Dalam pidato pembukaannya, Ketua Umum PP 'Aisyiyah, Salmah Orbayinah, menegaskan komitmen 'Aisyiyah untuk terus menjadi motor perubahan dalam memecahkan berbagai permasalahan, termasuk mewujudkan keadilan bagi semua. Organisasi perempuan Muslim, 'Aisyiyah memahami pentingnya peran perempuan dalam membangun bangsa. "Sejak berdiri hingga kini, 'Aisyiyah berkomitmen menebar manfaat bagi masyarakat, umat, bangsa, dan negara di seluruh aspek kehidupan. Kini kami memperkuat dan memperluas dakwah di semua tingkatan dan lapisan, menjadikan 'Aisyiyah semakin unggul dan berkemajuan," ujar Salmah. Ia juga menyoroti pentingnya kekuatan organisasi dalam memecahkan berbagai permasalahan, termasuk mewujudkan keadilan bagi semua. Dalam forum Tanwir, peserta juga diajak untuk berdiskusi dan mencari solusi atas berbagai persoalan yang menghambat terwujudnya keadilan. "Dakwah harus mampu menjawab tantangan zaman. Kami yakin, melalui sinergi dan kerja bersama, Indonesia yang berkeadilan dapat terwujud," tegas Salmah.
Dakwah Era Digital
Di era digital yang semakin berkembang pesat, peran organisasi keagamaan tidak lagi terbatas pada ruang fisik. 'Aisyiyah, sebagai organisasi perempuan Islam terbesar dan tertua di Indonesia, menghadapi tantangan sekaligus peluang untuk memperluas jangkauan dakwah dan pemberdayaan umat melalui pemanfaatan teknologi digital. Dengan mengintegrasikan nilai-nilai Islam berkemajuan ke dalam platform digital, 'Aisyiyah dapat menjangkau berbagai kalangan masyarakat secara lebih efektif dan relevan. Dengan pendekatan inovatif dan adaptif, 'Aisyiyah dapat menjadi motor penggerak transformasi sosial yang berlandaskan nilai-nilai Islam berkemajuan
Platform digital seperti media sosial, website, dan aplikasi memungkinkan 'Aisyiyah menjangkau masyarakat lintas usia, gender, dan lokasi geografis, termasuk generasi muda. Meningkatnya literasi digital di kalangan masyarakat menjadi modal bagi 'Aisyiyah untuk mengedukasi umat melalui konten dakwah yang relevan dan menarik. Perkembangan teknologi seperti artificial intelligence (AI) dan big data memungkinkan analisis kebutuhan dakwah secara spesifik, sehingga pesan dapat disesuaikan dengan target audiens. Teknologi digital telah membuka peluang bagi perempuan, terutama kader 'Aisyiyah, untuk aktif berperan dalam menyuarakan nilai-nilai Islam melalui berbagai platform.

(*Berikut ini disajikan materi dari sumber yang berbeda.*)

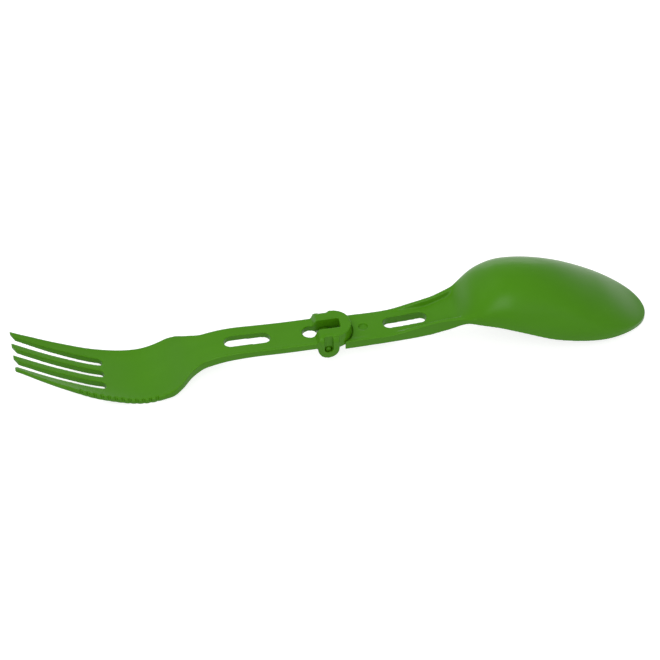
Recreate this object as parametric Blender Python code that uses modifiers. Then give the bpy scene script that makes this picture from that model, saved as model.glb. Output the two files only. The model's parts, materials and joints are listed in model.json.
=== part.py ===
"""Folding spork: a fork half and a spoon half that fold on one pin.

Metres, +Z up. The fork points to -X, with its hollow side up, and the spoon to +X,
with its hollow side down. The part lies on its fork belly and its spoon tip.
Shapes are written from the hinge axis: x along the handle and z above the axis.
"""
import math

import bmesh
import bpy
import numpy as np
from mathutils import Matrix, Vector

for old in list(bpy.data.objects):
    bpy.data.objects.remove(old)

# Handle
handle_half_width = 0.00715
handle_thickness = 0.0028
handle_dish = 0.0002
corner_cut = 0.0004
stand_flat = 0.0001

# Hinge
axis_drop = 0.0043
barrel_radius = 0.00415
barrel_rise = 0.00085
arm_outer = 0.00805
hub_rise = 0.00298
ramp_length = 0.0026
ramp_foot = 0.0052
arm_start = 0.0028
nose_radius = 0.0070
nose_centre = 0.00295
nose_start = 0.0022
nose_base_radius = 0.0075
nose_depth = 0.00315
shoulder_radius = 0.0028
shoulder_turn = 80.0
hub_root_depth = 0.0030
hub_root_inset = 0.0003
pin_radius = 0.0011
pin_proud = 0.0004
pin_edge = 0.0002
recess_floor = 0.0065
recess_radius = 0.0017
recess_rise = 0.0012
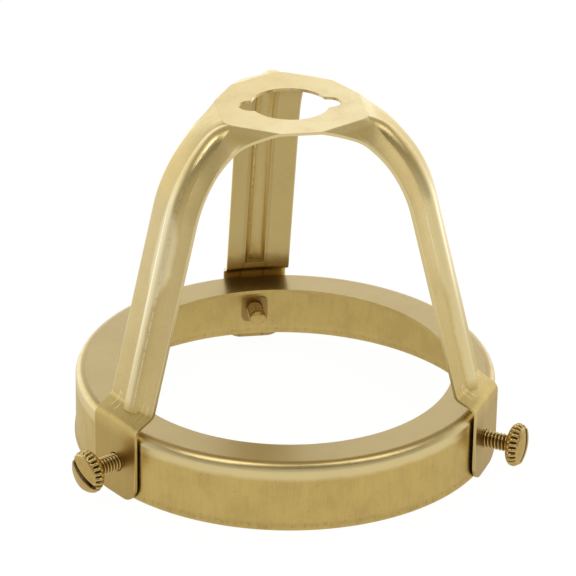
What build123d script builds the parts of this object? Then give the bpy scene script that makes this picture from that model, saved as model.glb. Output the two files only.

Inovasi dakwah digital adalah langkah strategis bagi 'Aisyiyah untuk tetap relevan di era modern. Dengan memanfaatkan peluang yang ada, menghadapi tantangan secara adaptif, dan menerapkan strategi yang terencana, 'Aisyiyah dapat memperkuat perannya sebagai motor penggerak Islam berkemajuan. Dakwah digital bukan hanya tentang menyampaikan pesan agama, tetapi juga menjadi sarana pemberdayaan umat, khususnya perempuan, dalam menciptakan masyarakat yang adil, sejahtera, dan berkemajuan.